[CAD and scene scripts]
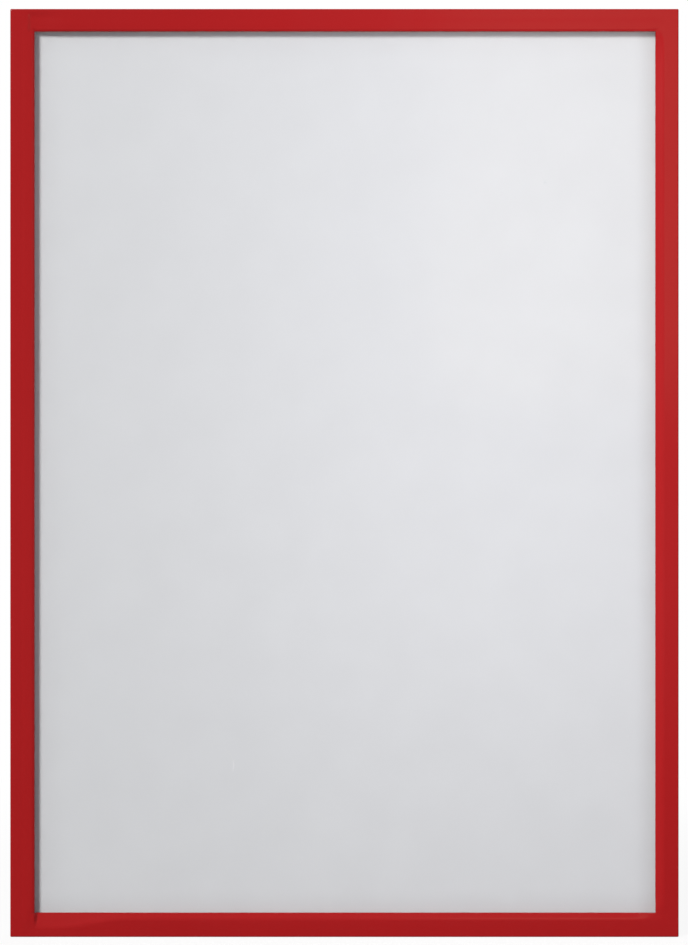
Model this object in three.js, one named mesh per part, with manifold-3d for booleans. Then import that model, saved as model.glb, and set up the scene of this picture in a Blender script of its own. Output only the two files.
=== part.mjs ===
// A wall-mounted display pocket for one sheet of paper, in portrait format.
// A moulded front frame with a clear pane swings open on a film hinge along its left edge.
// Magnet strips in three of its bars hold it shut on steel strips let into the back panel.
//
// Millimetres. X is to the right, Y points into the wall and Z is up, seen from the front.
// The origin is the middle of the wall face, which is the rear of the centre adhesive pad.

import * as THREE from 'three';
import { mergeVertices } from 'three/addons/utils/BufferGeometryUtils.js';
import Module from 'manifold-3d';

const wasm = await Module();
wasm.setup();

// The sheet on display
const sheetWidth = 210;
const sheetHeight = 297;
const sheetThickness = 0.25;
const sheetPlay = 0.5; // between the sheet's edge and the side of the rebate
const sheetSlack = 0.3; // free depth between the sheet and the pane

// Front frame
const outerWall = 0.8; // wall outside the magnet channel
const ribWall = 0.6; // rib between the channel and the rebate
const lipOverlap = 0.8; // how far the lip covers the sheet's edge
const lipEdge = 0.9; // height of the upright inner edge below the rounded band
const cushionWidth = 2.7; // rounded band along the inner edge
const cushionDrop = 0.9; // how far that band falls towards the window
const frameCornerRadius = 0.6;
const frontEdgeRadius = 0.35;

// Window pane and the tape that bonds it behind the lip
const paneThickness = 0.5;
const panePlay = 0.1;
const tapeThickness = 0.15;
const tapeMargin = 0.2;

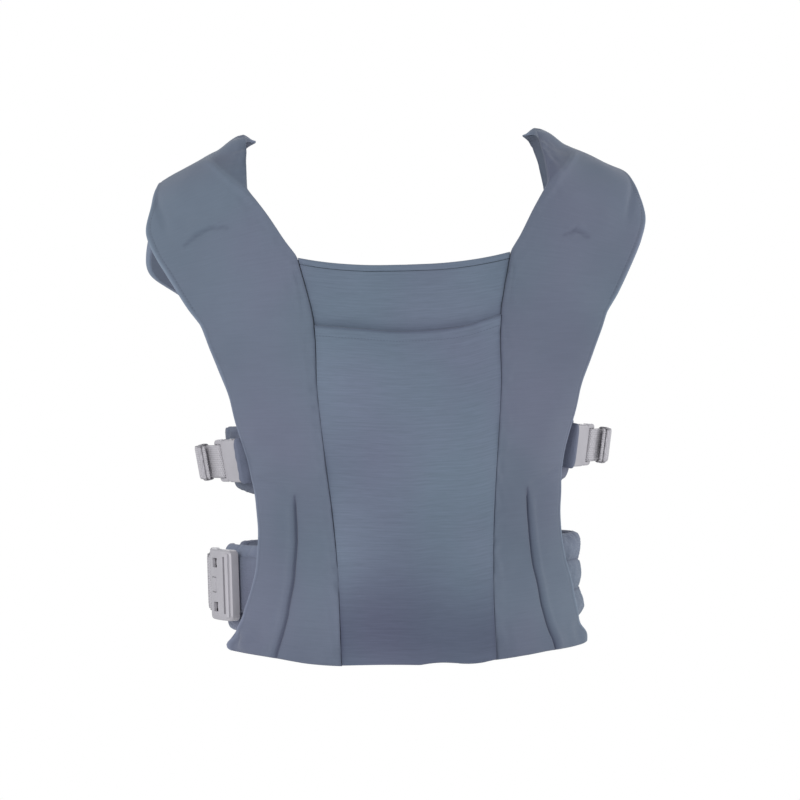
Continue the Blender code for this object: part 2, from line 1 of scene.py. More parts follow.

_Brief_. Each record must be returned exactly as it is written.

_Problem solution_.
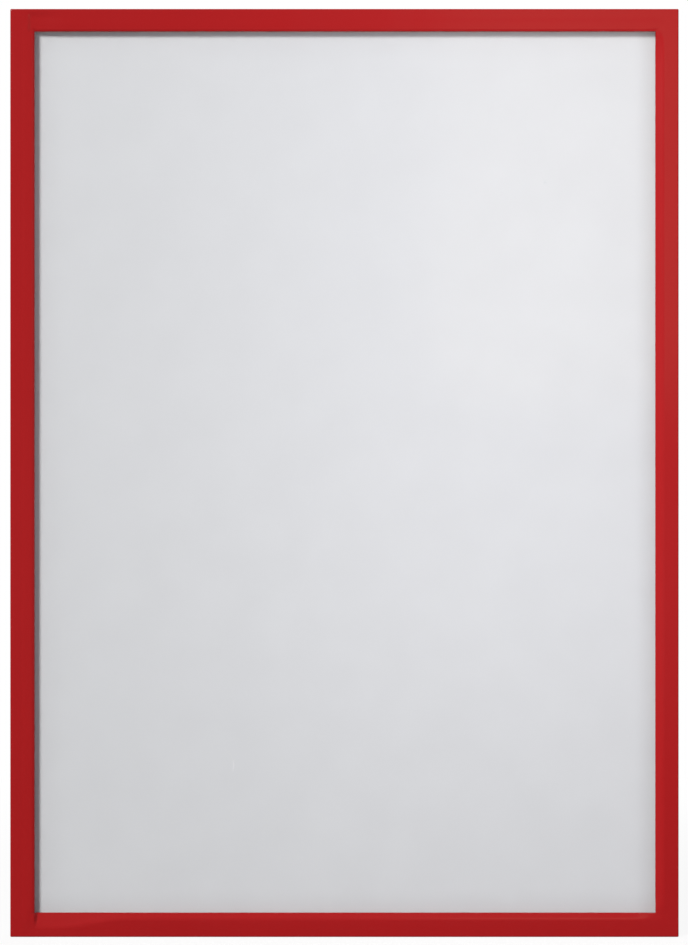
Model this object in three.js, one named mesh per part, with manifold-3d for booleans. Then import that model, saved as model.glb, and set up the scene of this picture in a Blender script of its own. Output only the two files.
=== part.mjs ===
// A wall-mounted display pocket for one sheet of paper, in portrait format.
// A moulded front frame with a clear pane swings open on a film hinge along its left edge.
// Magnet strips in three of its bars hold it shut on steel strips let into the back panel.
//
// Millimetres. X is to the right, Y points into the wall and Z is up, seen from the front.
// The origin is the middle of the wall face, which is the rear of the centre adhesive pad.

import * as THREE from 'three';
import { mergeVertices } from 'three/addons/utils/BufferGeometryUtils.js';
import Module from 'manifold-3d';

const wasm = await Module();
wasm.setup();

// The sheet on display
const sheetWidth = 210;
const sheetHeight = 297;
const sheetThickness = 0.25;
const sheetPlay = 0.5; // between the sheet's edge and the side of the rebate
const sheetSlack = 0.3; // free depth between the sheet and the pane

// Front frame
const outerWall = 0.8; // wall outside the magnet channel
const ribWall = 0.6; // rib between the channel and the rebate
const lipOverlap = 0.8; // how far the lip covers the sheet's edge
const lipEdge = 0.9; // height of the upright inner edge below the rounded band
const cushionWidth = 2.7; // rounded band along the inner edge
const cushionDrop = 0.9; // how far that band falls towards the window
const frameCornerRadius = 0.6;
const frontEdgeRadius = 0.35;

// Window pane and the tape that bonds it behind the lip
const paneThickness = 0.5;
const panePlay = 0.1;
const tapeThickness = 0.15;
const tapeMargin = 0.2;

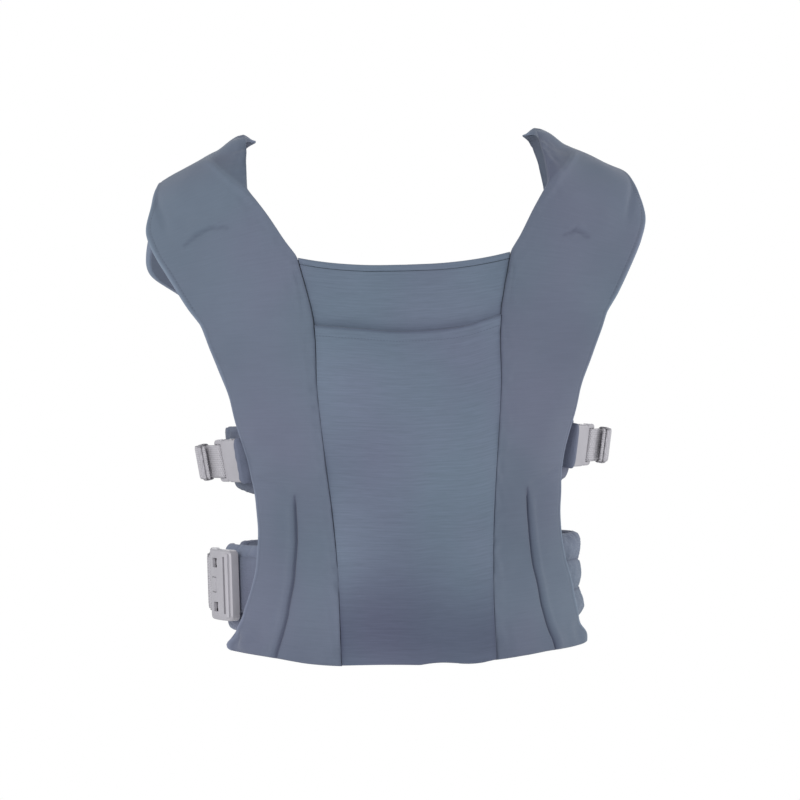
Continue the Blender code for this object: part 2, from line 1 of scene.py. More parts follow.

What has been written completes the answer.